Countries were lining up to host events explaining how they intend to participate in the carbon credit market, and there has been a steady stream of deals, MOUs, and launches over the past ten days. 

But the attention has been captured by a number of high-level initiatives launched the first week of COP27 that show how carbon markets are increasingly viewed as an integral part of the effort to achieve net zero and how carbon credits should be seen as incremental to internal reductions. We discussed the development of the main initiatives in our previous blog post. 

And while the voluntary markets were winning the attention of delegates, the technical negotiations to set up the UN’s voluntary carbon market, known as Article 6, stumbled from one disagreement to the next this week as countries bumped heads on complex issues of legal interpretation of the Paris Agreement text.

A section of the proposal, known as Article 6.4, will generate a system for countries to create and sell carbon credits to other parties and commercial entities worldwide but isn’t expected to become operational for another two to three years. Negotiators are working to agree on the foundational legal principles that will govern how the market works, and this process will likely take some time.

For comparison, the Kyoto Protocol was signed in 1997, but the Clean Development Mechanism market rules were only finalized at the COP four years later.

Nations currently disagree on a wide variety of issues, including:

  • how to report their emissions reductions
  • whether a host country should be able to revoke the authorization of carbon credits after they’ve been issued
  • whether UN-approved projects can sell credits to non-UN voluntary markets
  • how to transition Kyoto-era projects and credits into the new Article 6 market.

These disputes reflect the competing priorities of more than 190 countries, all of whom have equal access to the UN carbon markets and have differing ideas on how the system should be structured. We should expect to wait until 2025 before this market is fully operational.

Carbon Market Roundup

EUAs trended down for the week, from nearly €76 last Friday to €72 today. UKEs followed a similar path, currently at £66 from £71 the week prior. Meanwhile, CCAs moved up this week, just over $28. RGGI traded in a narrow range, remaining at a low $13 level. The offset futures barely moved for the week, with N-GEOs staying within the $5 range and GEOs within $3.

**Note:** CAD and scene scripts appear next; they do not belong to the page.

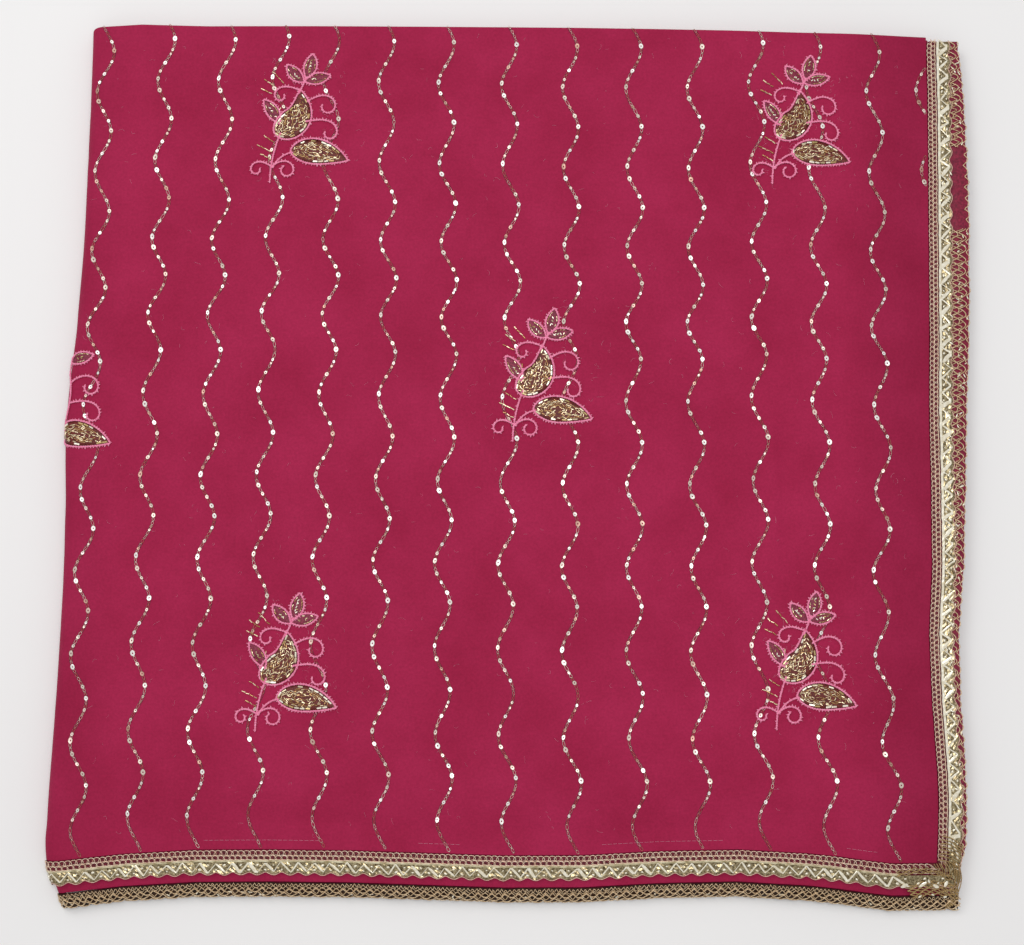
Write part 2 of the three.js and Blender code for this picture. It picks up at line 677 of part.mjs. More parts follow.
piece("face_cloth", faceCloth(), georgette);
piece("back_cloth", backCloth(), georgette);
piece("inner_layers", innerLayers(), georgetteInside);
piece("face_hem_lace", faceHemLace(), goldLace);
piece("face_end_lace", faceEndLace(), goldLace);
piece("back_hem_lace", backHemLace(), goldLace);
piece("back_end_lace", backEndLace(), goldLace);
piece("lower_hem_lace", lowerHemLace(), goldLace);
for (const row of MOTIFS)
  piece(row.name, motif(row, LEAVES, CURLS, LEAF_STEP, CURL_STEP), pinkThread);
piece(FOLD_MOTIF.name, foldMotif(), pinkThread);

// The part's origin is the middle of the floor that it covers
const box = new THREE.Box3().setFromObject(content);
content.position.set(-(box.min.x + box.max.x) / 2, -(box.min.y + box.max.y) / 2, -box.min.z);

export default saree;
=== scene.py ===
"""A folded embroidered saree: georgette, metallic lace, sequins and beaded motifs.

The cloth is one curved sheet, face_at(a, b, lift): a runs along the saree, b across it, and lift is
the height along the sheet's own normal, all in millimetres. Every piece that lies on the cloth goes
through it, and to_frame() then puts the points into the part's frame, in metres.
"""

import functools
import math

import bmesh
import bpy
import numpy as np
from bpy.props import FloatProperty, FloatVectorProperty, IntProperty, PointerProperty
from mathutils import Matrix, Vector


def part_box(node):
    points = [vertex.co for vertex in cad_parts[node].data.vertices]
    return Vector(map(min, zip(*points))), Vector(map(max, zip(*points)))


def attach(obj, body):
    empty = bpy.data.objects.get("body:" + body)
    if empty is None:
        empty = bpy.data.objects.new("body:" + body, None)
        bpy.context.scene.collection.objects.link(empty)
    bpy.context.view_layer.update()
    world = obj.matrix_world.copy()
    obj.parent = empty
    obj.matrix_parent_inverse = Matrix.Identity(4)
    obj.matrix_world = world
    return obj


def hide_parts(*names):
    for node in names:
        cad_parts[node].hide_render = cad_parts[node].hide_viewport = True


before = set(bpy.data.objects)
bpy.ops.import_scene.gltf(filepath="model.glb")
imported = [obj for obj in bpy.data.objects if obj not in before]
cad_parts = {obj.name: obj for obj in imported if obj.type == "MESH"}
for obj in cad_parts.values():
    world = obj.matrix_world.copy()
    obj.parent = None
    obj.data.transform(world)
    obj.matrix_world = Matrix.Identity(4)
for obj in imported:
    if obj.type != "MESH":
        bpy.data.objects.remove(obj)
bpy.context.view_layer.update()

bl_info = {
    "name": "Folded embroidered saree",
    "version": (1, 0, 0),
    "blender": (4, 5, 0),
    "location": "View3D > Sidebar > Saree",
    "description": "Georgette cloth, metallic lace, sequin lines and beaded motifs of a folded saree",
    "category": "Add Mesh",
}

# ---------------------------------------------------------------------------- driving sizes, in mm

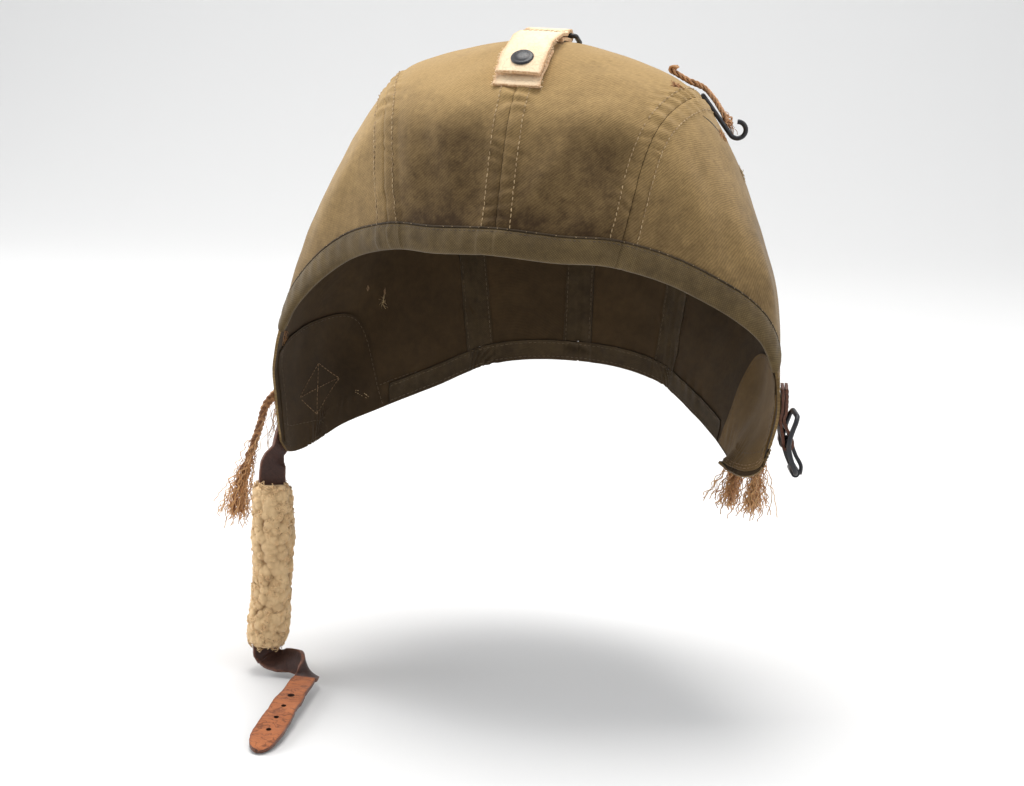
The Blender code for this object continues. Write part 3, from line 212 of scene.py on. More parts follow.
def product(tree, first, second):
    """One value times another."""
    return maths(tree, "MULTIPLY", first, second)


def weighed(tree, *parts):
    """The sum of several values, each with its weight; a weight of None takes the value as it is."""
    total = None
    for value, weight in parts:
        part = value if weight is None else product(tree, value, weight)
        total = part if total is None else maths(tree, "ADD", total, part)
    return total


def noise_at(tree, vector, scale, detail=3.0, roughness=0.55):
    """A noise pattern's value."""
    return add(tree, "TexNoise", Vector=vector, Scale=scale, Detail=detail, Roughness=roughness).outputs["Fac"]


def ribs_at(tree, uv, turn, scale, distortion, detail, detail_scale):
    """Woven ribs: waves across a map that is turned by so many degrees."""
    turned = add(tree, "Mapping", Vector=uv, Rotation=(0, 0, math.radians(turn)), Scale=(scale, scale, scale))
    return add(tree, "TexWave", Vector=turned.outputs["Vector"], Scale=1.0, Distortion=distortion, Detail=detail,
               Detail_Scale=detail_scale).outputs["Fac"]


# %% [markdown]
# The shell is one smooth surface. Guide points are given as shares of three real sizes: a station
# runs from the crown's middle (0) down to a flap's tip (6, and -6 on the wearer's right), and a
# guide from the face edge (0) back to the neck hem (4). A spline goes through them both ways.

# %% The surface of the helmet
HALF_SPREAD = 0.147
REACH = 0.096
DROP = 0.242
CLOTH = 0.0016
GAP = 0.0003
TIP = 6
SEAM = 2
HEM = 4
STATION_SHARES = [
    [(0.000, -0.990, -0.426), (0.000, -0.708, -0.116), (0.000, 0.000, 0.000),
     (0.000, 0.917, -0.256), (0.000, 1.000, -0.839)],
    [(0.224, -0.948, -0.434), (0.293, -0.688, -0.128), (0.340, 0.040, -0.037),
     (0.272, 0.875, -0.264), (0.218, 0.958, -0.843)],
    [(0.422, -0.833, -0.442), (0.510, -0.594, -0.165), (0.592, 0.063, -0.116),
     (0.510, 0.771, -0.306), (0.395, 0.854, -0.864)],
    [(0.660, -0.646, -0.496), (0.741, -0.438, -0.322), (0.782, 0.063, -0.314),
     (0.687, 0.646, -0.438), (0.571, 0.604, -0.909)],
    [(0.891, -0.521, -0.620), (0.918, -0.313, -0.521), (0.898, 0.083, -0.529),
     (0.796, 0.458, -0.636), (0.735, 0.271, -0.946)],
    [(1.000, -0.448, -0.777), (0.986, -0.250, -0.752), (0.952, -0.021, -0.760),
     (0.898, 0.146, -0.810), (0.830, 0.063, -0.967)],
    [(0.959, -0.479, -0.967), (0.939, -0.427, -0.996), (0.912, -0.313, -1.000),
     (0.891, -0.208, -0.992), (0.871, -0.104, -0.983)],
]
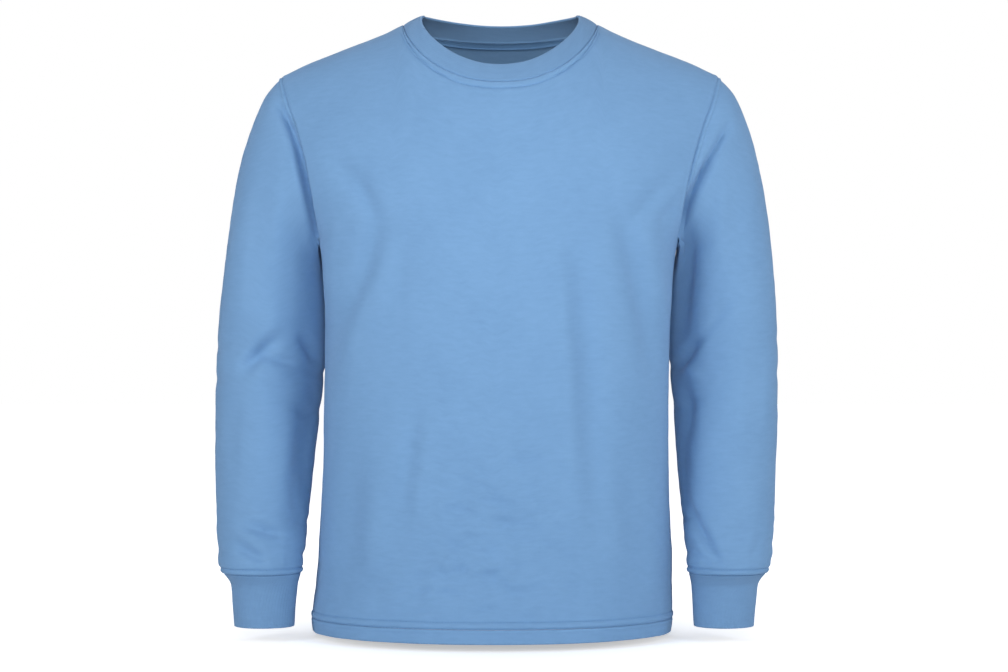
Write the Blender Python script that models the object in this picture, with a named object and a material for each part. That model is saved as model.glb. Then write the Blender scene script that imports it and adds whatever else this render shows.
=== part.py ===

EU lawmakers decided to push back trilogue discussions to December, and will take place over the course of several days instead of the original one-day comprehensive meeting. They did decide on a revision to the cost containment mechanism under Article 29a, which will now be triggered if, for six consecutive months, the average EUA price is greater than 2.4 times the 2-year average. This revision lowers the current threshold, which triggers at 3x the 2-year average. Discussions on the Carbon Border Adjustment Mechanism (CBAM) and the EU ETS are scheduled for the third week in December.

California’s final 2022 Scoping Plan was published Wednesday. The main highlight was the updated economy-wide emissions reduction target, now 48% below 1990 levels by 2030, which is up from the previous 40% level.